Gates cited the continuing threats to Iraqi security, especially during the upcoming provincial elections, from Jaish al Mahdi, the Shi’ia militia of Moqtada al Sadr; sectarian fighters; Iranian-backed groups; and the remnants of al Qaeda in Iraq.
While violence has declined by 80 percent from 2006, Gates said, “Political progress has been incremental.” This includes the assimilation of the largely Sunni “Sons of Iraq” into the nation’s security forces.
“The continuing but carefully modulated reductions the President has ordered, I believe, are not only the right direction but the right course of action – especially considering the planned [such as the United Kingdom] and unplanned redeployments [such as Georgia] by some of our coalition partners.”
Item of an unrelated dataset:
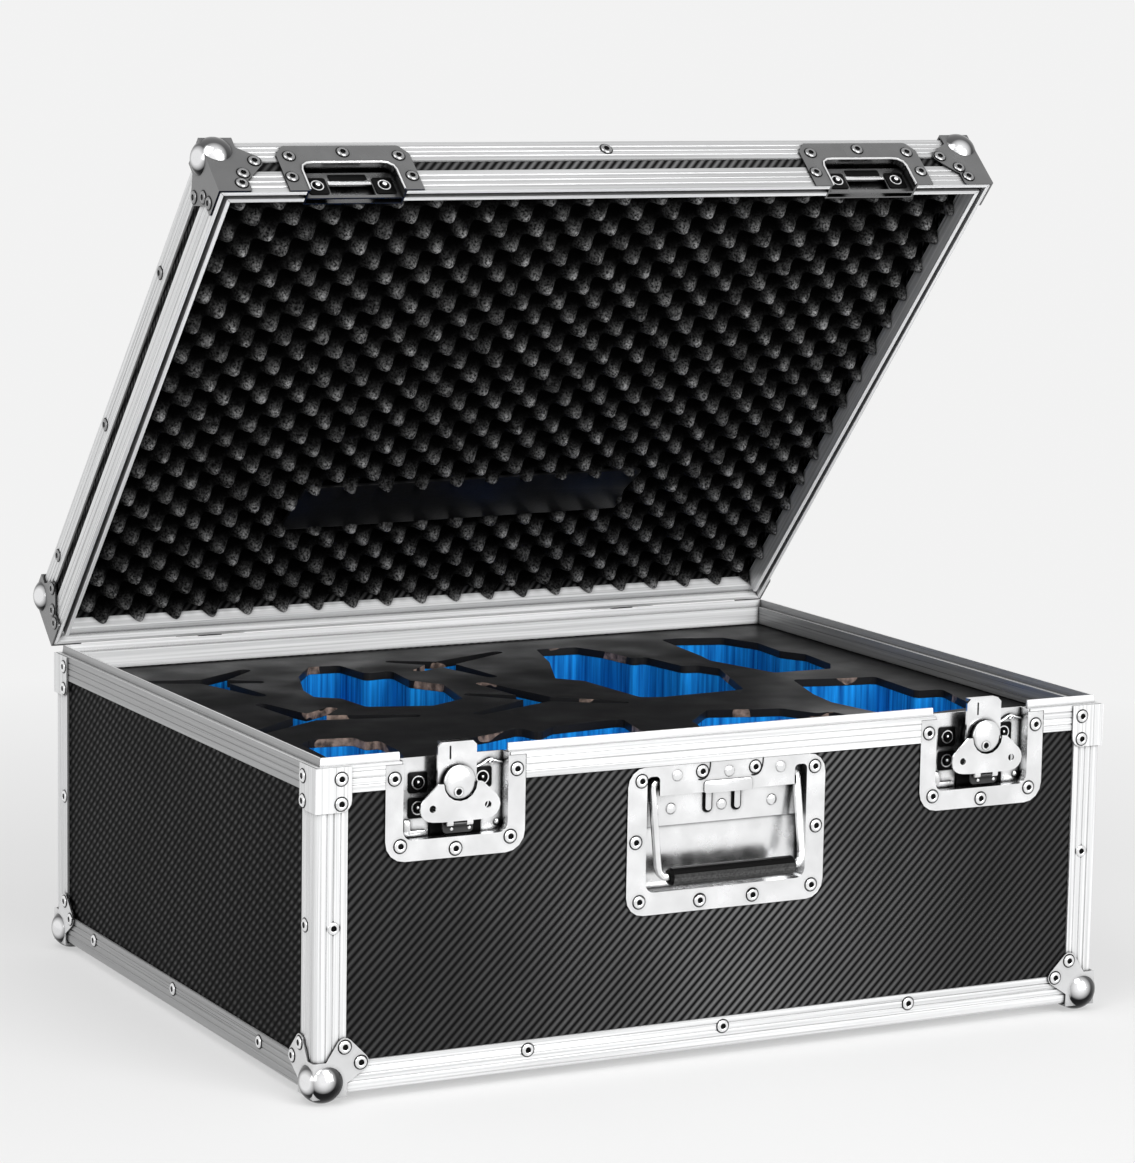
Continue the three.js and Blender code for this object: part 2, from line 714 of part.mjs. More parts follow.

Gates termed the risk acceptable in the drawing down of American forces to 146,000 from a surge high of 166,000
“As we proceed deeper into the endgame, I would urge our nation’s leaders to implement strategies that, while steadily reducing our presence in Iraq, are cautious and flexible and take into account the advice of our senior commanders and military leaders.” He added that lawmakers “should expect [the United States] to be involved in Iraq for years.”
With the pending change of administrations in January, he said, “The new president will have a full array of options when he takes office. There is nothing in place that would constrain the decision of a new president” on force structure and troop strength in Iraq.
“The real question is why we are not re-deploying more forces [and] putting more pressure on the Iraqis” to provide for their own security and build their political relationships, Rep. Ike Skelton, D-Mo., and chairman, said in his opening statement.